一文教你面对高并发任务时如何选择：多进（线）程 VS 异步函数

_冷眸_

已于 2024-07-12 23:51:07 修改

阅读量1k

点赞数 28

分类专栏： Python 并发并行文章标签：开发语言 python

于 2024-06-29 20:58:04 首次发布

本文链接：https://blog.csdn.net/pydaxing_pdx/article/details/140070460

版权

Python 同时被 3 个专栏收录

1 篇文章 0 订阅

订阅专栏

并发

1 篇文章 0 订阅

订阅专栏

并行

1 篇文章 0 订阅

订阅专栏

face_img

阅读原文

在现代软件开发中，处理高并发和网络I/O密集型任务是一个常见的挑战。Python提供了多种方法来处理并发，其中最常用的是多进（线）程和异步编程。本文将探讨这两种技术在实际应用中的性能差异，并通过实验来比较它们在处理大量网络请求时的效率。

1、多进（线）程和异步函数

1.1、多进（线）程

多进（线）程允许多个任务在同一程序中并行运行。每个线程占用一定的系统资源，如CPU时间和内存。多进（线）程适合于同时执行多个独立任务，尤其是在多核CPU上。

优点

可以实现真正的并行执行。
在多核处理器上，可以显著提高程序的执行效率。

缺点

线程管理需要消耗额外的资源。
线程之间的同步和通信可能导致复杂的竞态条件和死锁问题。

1.2、异步函数

异步编程是一种单线程的任务调度方式，它通过事件循环来管理任务的执行。这种方式非常适合处理I/O密集型任务，如网络请求和文件操作。

优点

高效的I/O处理能力，不会阻塞主线程。
减少了线程创建和上下文切换的开销。

缺点

编程模型相对复杂，需要理解事件循环和回调机制。
在CPU密集型任务中表现不佳，因为所有任务都在同一个线程中执行。

2、性能对比

异步编程和多进（线）程都是实现并发的有效手段，但它们各有优势和适用场景。异步编程通常用于I/O密集型任务，如文件操作和网络请求，而多进（线）程则可以同时处理多个任务，尤其是在多核处理器上。

2.1、多进（线）程

在使用多进（线）程的时候，一定要注意Python的全局解释器锁（Global Interpreter Lock，简称GIL）机制。我们先看一个多线程的例子，通过实验来直观的说明。
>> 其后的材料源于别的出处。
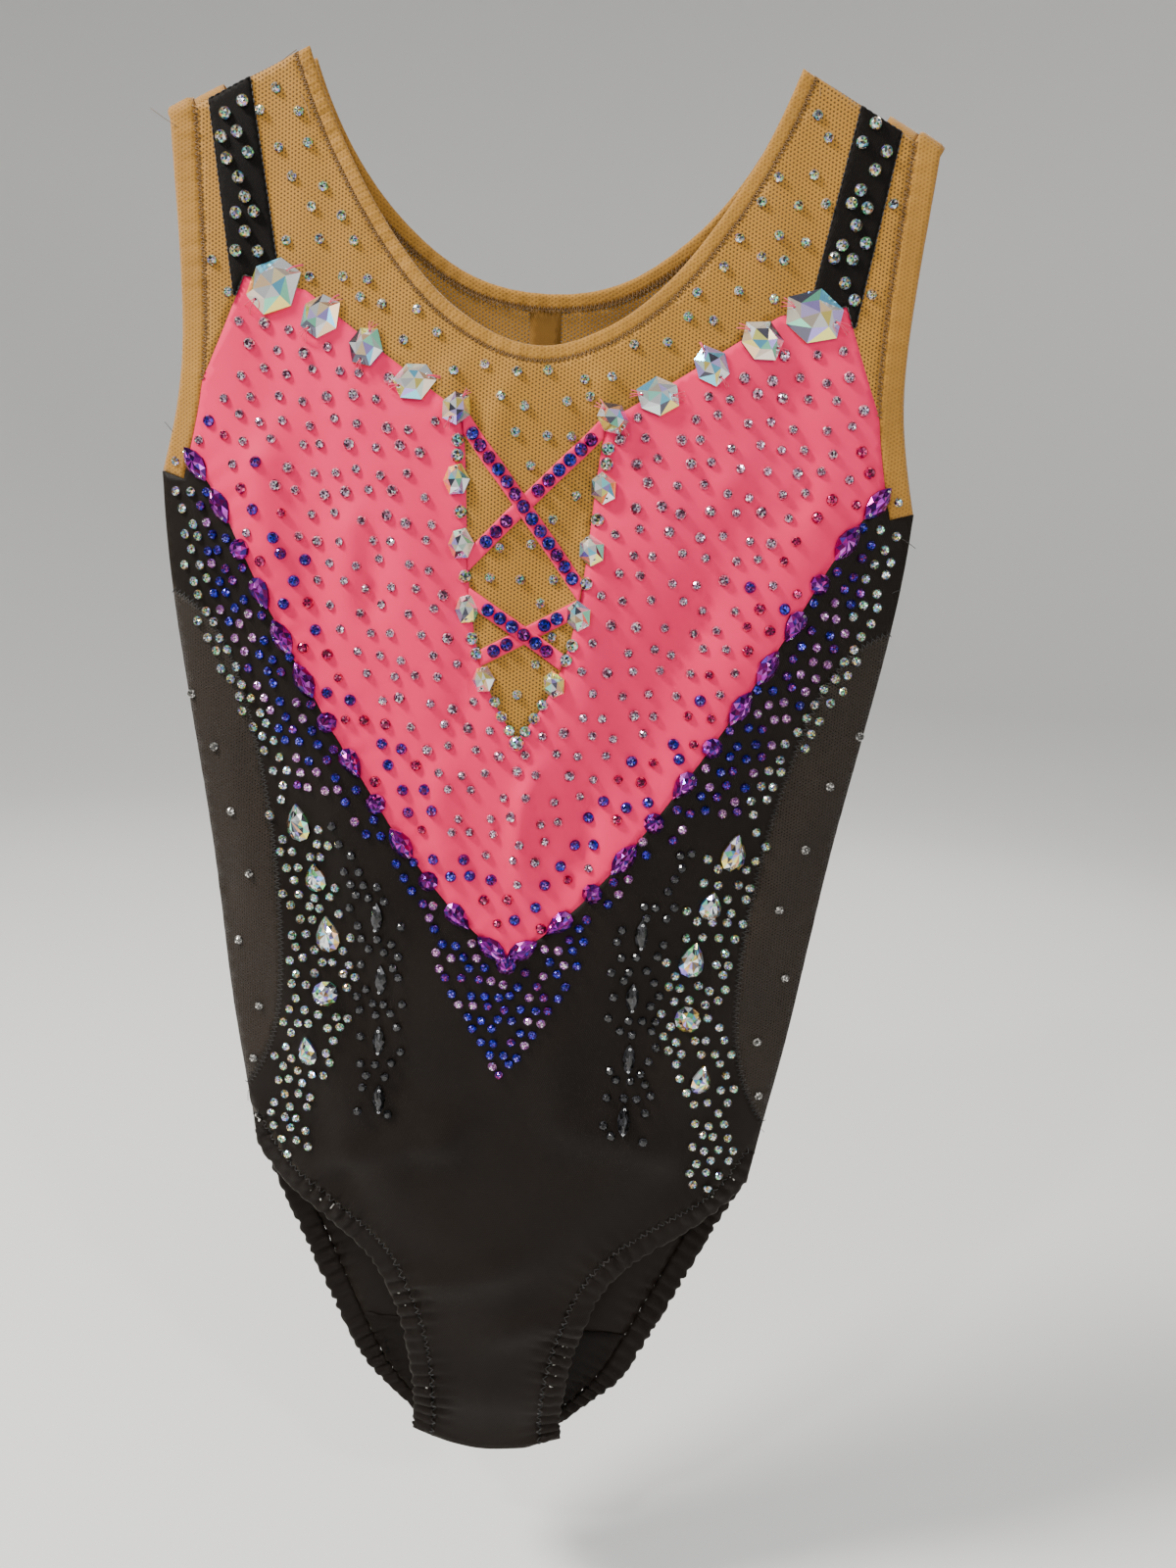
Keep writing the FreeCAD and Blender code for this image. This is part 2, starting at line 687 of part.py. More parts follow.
# A close row of stones on each lattice strap.
LATTICE_PITCH = 5.8
for layer_name, start, end in LATTICE.values():
    lift = (2 if layer_name == "strap_over" else 1) * strap_cloth
    length = math.hypot(end[0] - start[0], end[1] - start[1])
    for i in range(1, int(length / LATTICE_PITCH)):
        share = i * LATTICE_PITCH / length
        x, z = start[0] + (end[0] - start[0]) * share, start[1] + (end[1] - start[1]) * share
        if is_free(x, z, size("crystal_ss25") / 2, 0.1):
            put_round("lattice_stones", "ss25", x, z, lift)

# Purple chain along the lower edge of the pink panel: navettes, drops and rounds in turn.
CHAIN_TURNS = "NNRDNNRDRNRDN"
for side_name, sign in SIDES:
    for i, kind in enumerate(CHAIN_TURNS):
        x, z, (run, rise) = along(CHAIN, 0.065 + 0.905 * i / (len(CHAIN_TURNS) - 1))
        heading = (sign * run, rise)
        if kind == "R":
            put(f"chain_rounds_{side_name}", chain_round, 4.6, sign * x, z, 0.0, heading)
        elif kind == "N":
            put(f"chain_navettes_{side_name}", chain_navette, 5.6, sign * x, z, 0.0, heading)
        else:
            put(f"chain_drops_{side_name}", chain_drop, 5.2, sign * x, z, 0.0, heading)
put("chain_rounds_left", chain_round, 4.6, 0, CHAIN[-1][1] - 2.0)

# Clear drops down the hip, with one round stone among them, and jet navettes beside them.
CLEAR_DROPS = [(94, -311, 16.6, 10.9), (86, -335, 12.6, 9.8), (80, -360, 16.2, 10.9), (88, -415, 13.5, 9.2)]
CLEAR_ROUND = (80, -387)
JET_NAVETTES = [(57, -349), (55, -378), (55.5, -407), (55, -435)]
for side_name, sign in SIDES:
    for x, z, length, width in CLEAR_DROPS:
        stone = gem(drop_outline(length, width), size("sewn_rise"), 0.45)
        put(f"clear_drops_{side_name}", stone, length * 0.42, sign * x, z, 0.0, (sign * 0.15, 1.0))
    put(f"clear_drops_{side_name}", gem(round_outline(11.4), size("sewn_rise"), 0.5), 5.7,
        sign * CLEAR_ROUND[0], CLEAR_ROUND[1])
    for x, z in JET_NAVETTES:
        put(f"jet_navettes_{side_name}", jet_navette, 5.6, sign * x, z, 0.0, (0.0, 1.0))

# Black-diamond stones, few and far apart on each side mesh.
MESH_DIAMONDS = [(144, -259), (133, -281), (125, -309), (116, -336), (122, -368), (112, -398), (115, -424)]
for side_name, sign in SIDES:
    for x, z in MESH_DIAMONDS:
        put_round(f"mesh_diamonds_{side_name}", "ss16", sign * x, z)

# Round stones over the straps, the yoke and the pink panel.
chain_line = line_of(both(CHAIN), 60)
chance = random.Random(7)
for side_name, sign in SIDES:
    strap_corners = [(sign * x, z) for x, z in outline_points(strap_outlines["front"])]
    for x, z in scatter(strap_corners, 8.2, 2.6, 11 + sign):
        if is_free(x, z, 2.4, 0.6):
            put_round(f"strap_stones_{side_name}", "ss20", x, z, size("strap_cloth"))
yoke_corners = outline_points(front_yoke_area, 220)
strap_ground = [(123.5, -4), (139.5, -12), (127, -96), (103, -96)]
for x, z in scatter(yoke_corners, 13.2, 3.4, 23):
    on_strap = is_inside(strap_ground, abs(x), z)
    if not on_strap and is_free(x, z, 2.0, 0.8):
        put_round("yoke_clear_stones", "ss16", x, z)


def distance_to(line, x, z):
    return min(math.hypot(x - a, z - b) for a, b in line)


CHAIN_REACH = 24.0
pink_corners = outline_points(pink_area, 220)
for x, z in scatter(pink_corners, 10.6, 3.0, 31):
    near_chain = distance_to(chain_line, x, z) < CHAIN_REACH
    if not is_free(x, z, 2.2, 0.5):
        continue
    if near_chain and chance.random() < 0.35:
        put_round("cobalt_stones", "ss20", x, z)
    elif near_chain and chance.random() < 0.85:
        put_round("fuchsia_stones", "ss20" if chance.random() < 0.5 else "ss16", x, z)
    else:
        put_round("rose_stones", "ss20" if chance.random() < 0.2 else "ss16", x, z)

# Stones on the black: a clear band down each flank, coloured ones beside the chain and in the point below it.
FLANK_OUTER = [(153, -171), (151, -200), (143, -226), (127, -257), (113, -286), (104, -300)]
FLANK_INNER = [(84, -296), (66, -311), (47, -334), (28, -356)]
flank = FLANK_OUTER + FLANK_INNER + CHAIN[-2::-1]
POINT = [(44, -330), (36, -356), (25, -382), (9, -408), (0, -420)]
point_outline = both(POINT) + [(26, -341), (0, -363), (-26, -341)]
CLEAR_BAND = 13.0
CLEAR_LOW, CLEAR_INNER = -306.0, 96.0
flank_edge = line_of(FLANK_OUTER, 60)
for side_name, sign in SIDES:
    for x, z in scatter(flank, 6.9, 1.2, 41 + sign):
        radius = size("crystal_ss16") / 2
        if not is_free(sign * x, z, radius, 0.4):
            continue
        if z > CLEAR_LOW and x > CLEAR_INNER and distance_to(flank_edge, x, z) < CLEAR_BAND:
            put_round(f"flank_clear_stones_{side_name}", "ss16", sign * x, z)
        elif chance.random() < 0.68:
            put_round("cobalt_stones", "ss16", sign * x, z)
        else:
            put_round("light_rose_stones", "ss16", sign * x, z)
for x, z in scatter(point_outline, 6.3, 1.0, 53):
    if is_free(x, z, 2.0, 0.4):
        put_round("cobalt_stones" if chance.random() < 0.7 else "light_rose_stones", "ss16", x, z)
HIP_COLUMN = [(101, -296), (109, -308), (104, -334), (98, -362), (98, -392), (106, -420), (107, -458),
              (98, -470), (86, -470), (84, -436), (72, -410), (66, -386), (68, -360), (76, -334), (82, -306)]
JET_COLUMN = [(84, -300), (74, -322), (70, -350), (66, -446), (46, -446), (43, -352), (56, -336), (70, -312)]
for side_name, sign in SIDES:
    for x, z in scatter(HIP_COLUMN, 6.8, 0.5, 61 + sign):
        if is_free(sign * x, z, 2.0, 0.4):
            put_round(f"flank_clear_stones_{side_name}", "ss16", sign * x, z)
    for x, z in scatter(JET_COLUMN, 6.8, 0.5, 71 + sign):
        if is_free(sign * x, z, 2.0, 0.4):
            put_round(f"jet_stones_{side_name}", "ss16", sign * x, z)

for label, stones in groups.items():
    keep(label, Part.makeCompound(stones))

# ---------------------------------------------------------------- check and write

doc.recompute()
for item in doc.Objects:
    if any(word in item.State for word in ("Invalid", "Error")):
        raise RuntimeError(f"{item.Name} failed: {item.State}")
for label, piece in made.items():
    if piece.Shape.isNull() or not piece.Shape.isValid():
        raise RuntimeError(f"{label} has no valid shape")
os.makedirs("parts", exist_ok=True)
for label, piece in made.items():
    piece.Shape.exportStep(f"parts/{label}.step")
    print(label, len(piece.Shape.Solids))
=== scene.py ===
import json
import math
import random
from functools import lru_cache

import bpy
import numpy as np
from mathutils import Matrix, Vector
from mathutils.bvhtree import BVHTree
from mathutils.geometry import delaunay_2d_cdt


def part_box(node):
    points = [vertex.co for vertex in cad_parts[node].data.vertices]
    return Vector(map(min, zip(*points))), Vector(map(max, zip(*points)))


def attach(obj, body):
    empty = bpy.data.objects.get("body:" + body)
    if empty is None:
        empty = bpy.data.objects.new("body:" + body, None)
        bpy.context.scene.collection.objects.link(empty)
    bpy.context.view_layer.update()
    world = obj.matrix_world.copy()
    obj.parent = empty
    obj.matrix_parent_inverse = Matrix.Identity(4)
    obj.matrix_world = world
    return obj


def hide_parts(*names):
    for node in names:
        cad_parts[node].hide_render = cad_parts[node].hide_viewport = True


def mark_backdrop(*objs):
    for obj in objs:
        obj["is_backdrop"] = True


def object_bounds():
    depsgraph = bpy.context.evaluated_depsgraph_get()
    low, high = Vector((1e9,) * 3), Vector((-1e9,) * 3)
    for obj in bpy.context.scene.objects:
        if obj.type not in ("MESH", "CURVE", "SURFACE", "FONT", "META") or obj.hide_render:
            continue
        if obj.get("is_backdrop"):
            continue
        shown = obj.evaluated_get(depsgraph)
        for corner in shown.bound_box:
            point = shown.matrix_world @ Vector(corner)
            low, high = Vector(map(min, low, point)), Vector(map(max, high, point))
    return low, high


bl_info = {
    "name": "Gymnastics Leotard",
    "version": (1, 0, 0),
    "blender": (4, 5, 0),
    "location": "View3D > Sidebar > Leotard",
    "description": "Sews and trims a sleeveless gymnastics leotard over its plain pattern",
    "category": "Object",
}

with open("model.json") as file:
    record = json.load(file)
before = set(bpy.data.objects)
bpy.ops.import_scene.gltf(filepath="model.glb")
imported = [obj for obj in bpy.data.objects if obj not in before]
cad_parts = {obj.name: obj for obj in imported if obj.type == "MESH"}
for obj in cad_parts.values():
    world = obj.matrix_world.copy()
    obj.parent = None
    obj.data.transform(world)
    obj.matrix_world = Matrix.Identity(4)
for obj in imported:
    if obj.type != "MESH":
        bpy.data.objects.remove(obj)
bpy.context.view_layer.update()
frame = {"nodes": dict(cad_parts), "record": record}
MM = 0.001

# Cloth pieces by the face of the body they lie on.
FRONT_CLOTH = ("front_yoke_mesh", "pink_satin_panel", "front_body_black", "side_mesh_left", "side_mesh_right")
BACK_CLOTH = ("back_yoke_mesh", "back_body_black")
BANDS = ("neck_binding", "armhole_binding_left", "armhole_binding_right", "leg_hem_left", "leg_hem_right")
BAND_PROUD = 0.5 * MM
BAND_INSIDE = 1.6 * MM
CROTCH_RADIUS = 6.0 * MM
PINCH_REACH = 5.0 * MM
CROTCH_REACH = 40.0 * MM

# ---------------------------------------------------------------- reading the plain pattern


@lru_cache(maxsize=None)
def node_corners(name):
    """Welded corners and triangles of a node of the plain pattern."""
    item = frame["nodes"][name]
    mesh = item.data
    mesh.calc_loop_triangles()
    corners = np.empty(len(mesh.vertices) * 3)
    mesh.vertices.foreach_get("co", corners)
    triangles = np.empty(len(mesh.loop_triangles) * 3, dtype=np.int64)
    mesh.loop_triangles.foreach_get("vertices", triangles)
    matrix = np.array(item.matrix_world)
    corners = corners.reshape(-1, 3) @ matrix[:3, :3].T + matrix[:3, 3]
    _, first, index = np.unique(np.round(corners, 6), axis=0, return_index=True, return_inverse=True)
    return corners[first], index.reshape(-1)[triangles].reshape(-1, 3)


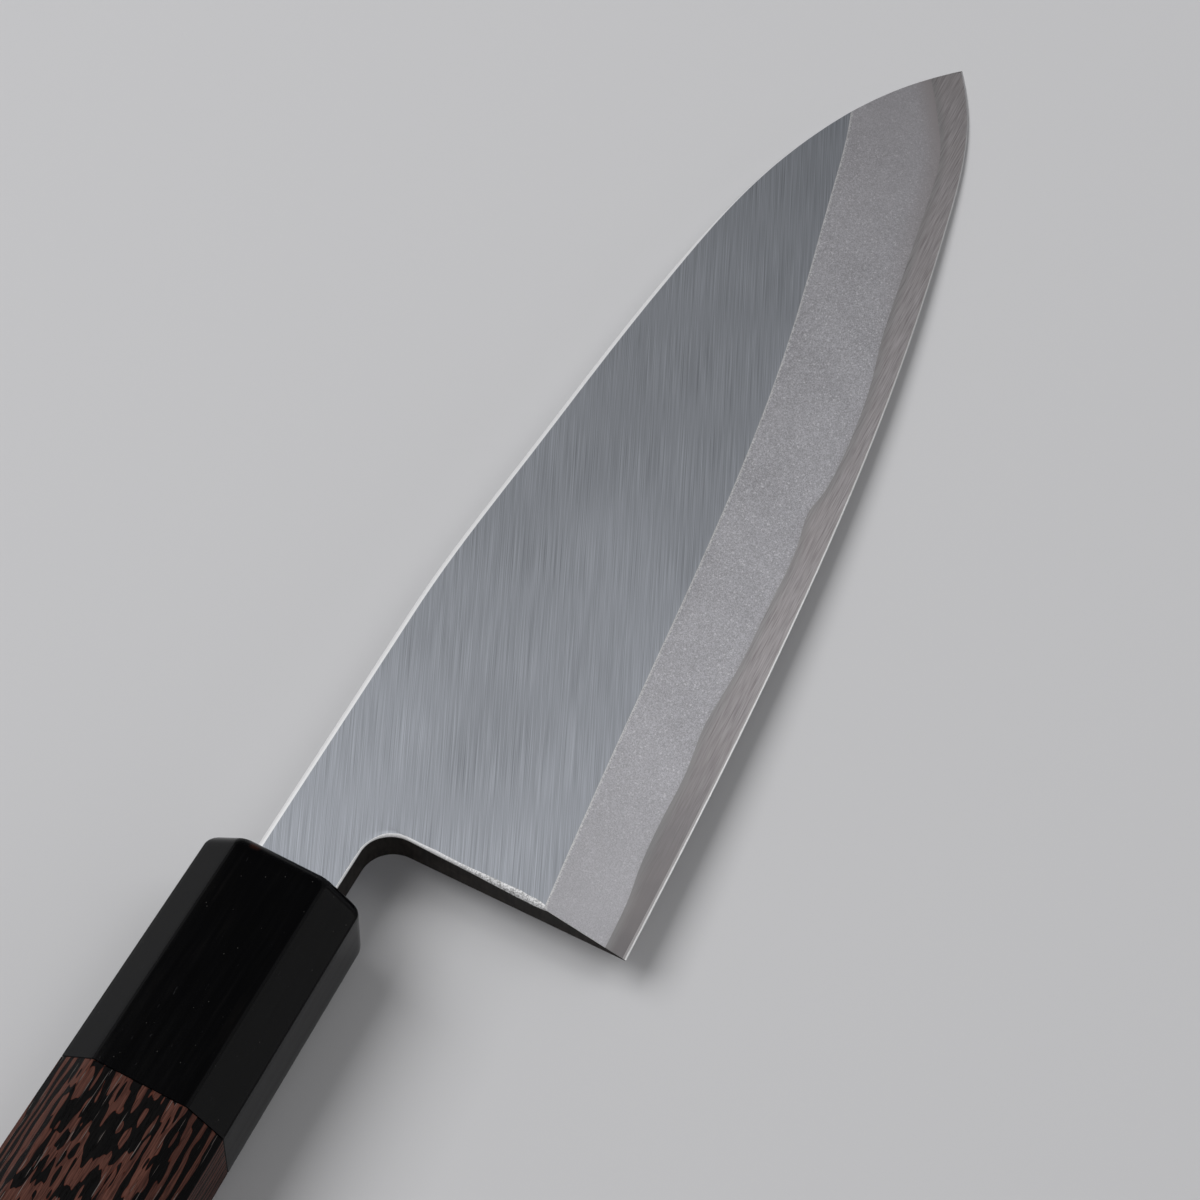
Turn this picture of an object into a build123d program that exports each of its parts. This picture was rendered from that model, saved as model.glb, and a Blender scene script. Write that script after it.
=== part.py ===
from build123d import *
import os
from math import cos, pi, sin

# A single-bevel deba knife with an octagonal handle. All lengths are in millimetres.
# The knife is drawn in its own axes: +X from butt to tip, +Y towards the spine,
# +Z out of the front face. The handle's axis is y = 0, z = 0 and the heel is at x = 0.
# At the end the whole knife is turned to the way it lies on a table on its back.

# Blade seen from the front
blade_length = 150.0
spine_rise = 6.0
heel_drop = 43.8
tip_drop = 19.2
neck_length = 13.2
neck_drop = 6.4
notch_radius = 4.8
heel_slant = 0.7

# Blade seen from the side
back_depth = 3.4
spine_thickness = 6.6
tip_thinning = 4.4
edge_thinning = 3.2
spine_chamfer = 0.55
bevel_land = 0.14
edge_land = 0.03
fine_bevel_heel = 0.5
fine_bevel_tip = 0.2

# Hard steel on the back, and the hollow ground into it
steel_thickness_heel = 1.2
steel_thickness_tip = 0.26
steel_end = 2.0
hollow_rim_edge = 1.9
hollow_rim_spine = 2.6
hollow_depth = 0.42

# Tang, from the neck's seat in the ferrule to its blunt end
neck_seat = 3.0
tang_length = 74.0
tang_shoulder = 0.4
tang_waist_depth = 10.0
tang_waist_width = 10.0
tang_waist_thickness = 5.0
tang_end_width = 5.2
tang_end_thickness = 2.6

# Handle
handle_length = 130.0
ferrule_length = 37.6
front_width = 23.1
front_thickness = 20.0
butt_width = 27.4
ferrule_round = 2.2
nose_steps = 4
ridge_round = 0.4
butt_chamfer = 1.2
dowel_diameter = 15.4
dowel_in_ferrule = 28.0
dowel_floor = 5.6
bedding_gap = 0.4
bedding_below_tang = 2.0
bedding_recess = 0.4

# How far a cut runs past what it cuts
overrun = 4.0
# How many times a stretch of curve is halved to find a point on it, and how many steps
# along the edge a ground bevel follows
halvings = 40
bevel_steps = 20

# Points of the outlines, as shares chosen by hand: of the blade's length, and of the rise
# from heel to tip for the edge or of the fall from spine to tip for the spine
spine_line_share = 0.2
spine_shares = ((0.39, 0.063), (0.585, 0.152), (0.785, 0.34), (0.88, 0.53), (0.962, 0.81), (1.0, 1.0))
spine_end_slope_share = 0.9
edge_shares = (
    (0.0, 0.0), (0.2, 0.07), (0.43, 0.19), (0.66, 0.378), (0.84, 0.598), (0.95, 0.809), (1.0, 1.0)
)
edge_start_slope_share = 0.05
edge_end_slope_share = 0.76
# Where the front bevel ends, opposite each point of the edge: shares of the blade's length
# and of its height from heel to spine
ridge_shares = (
    (0.0, 0.249), (0.193, 0.319), (0.419, 0.396), (0.64, 0.506), (0.811, 0.632), (0.905, 0.717), (0.937, 0.764)
)
# Sections of the hollow: shares of the blade's length, of the width between the rims
# and of the full depth
hollow_shares = (
    (0.035, 0.6, 0.3), (0.1, 0.9, 0.8), (0.3, 1.0, 1.0), (0.55, 1.0, 0.9), (0.78, 0.94, 0.6), (0.92, 0.6, 0.2)
)
# Flats of the octagon, as shares of its width and its thickness
broad_flat_share = 0.583
narrow_flat_share = 0.545
# A ruled cut runs on past its two rows of points by this share of its width, and past
# their first and last points by this share of the step between points
run_on_share = 0.16

blade_height = spine_rise + heel_drop
back_z = -back_depth
mouth_x = -neck_length
joint_x = mouth_x - ferrule_length
butt_x = mouth_x - handle_length
tang_root_x = mouth_x - neck_seat
waist_x = tang_root_x - tang_waist_depth
tang_end_x = mouth_x - tang_length
dowel_end_x = tang_end_x - bedding_below_tang - dowel_floor


def front_thickness_at(x, y):
    """Thickness under the flat front face, which thins evenly to the tip and to the edge."""
    to_tip = tip_thinning * x / blade_length
    to_edge = edge_thinning * (spine_rise - y) / blade_height
    return spine_thickness - to_tip - to_edge


def steel_thickness_at(x):
    """Thickness of the hard steel plate, which thins evenly from heel to tip."""
    return steel_thickness_heel - (steel_thickness_heel - steel_thickness_tip) * x / blade_length


def edge_points():
    rise = heel_drop - tip_drop
    return [Vector(blade_length * along, -heel_drop + rise * up) for along, up in edge_shares]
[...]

机器配置：Mac-Pro, Apple M2, 10核

2.1.1、Threading

以下是一个使用threading实现多线程的例子

import threading
from datetime import datetime

def cpu_bound_task(idx):
    # 执行一个计算密集型任务
    count = 0
    for i in range(100000000):
        count += i

# 任务数
num_tasks = 1

# 创建多于CPU核心数的线程
threads = []
for i in range(num_tasks):
    thread = threading.Thread(target=cpu_bound_task, args=(i,))
    threads.append(thread)

start_time = datetime.now()

# 启动所有线程
for thread in threads:
    thread.start()

# 等待所有线程完成
for thread in threads:
    thread.join()

end_time = datetime.now()
print(f"Time: {(end_time-start_time).total_seconds()} seconds")

时间消耗和任务数之间的关系：

Tasks	Time (s)
1	2.469811
2	4.875715
3	7.155812
5	11.53091
10	24.403462

可以看到，完成所有任务的总时间和任务数几乎呈线性增长关系，明明是多线程并发执行，为什么时间会成倍增长呢。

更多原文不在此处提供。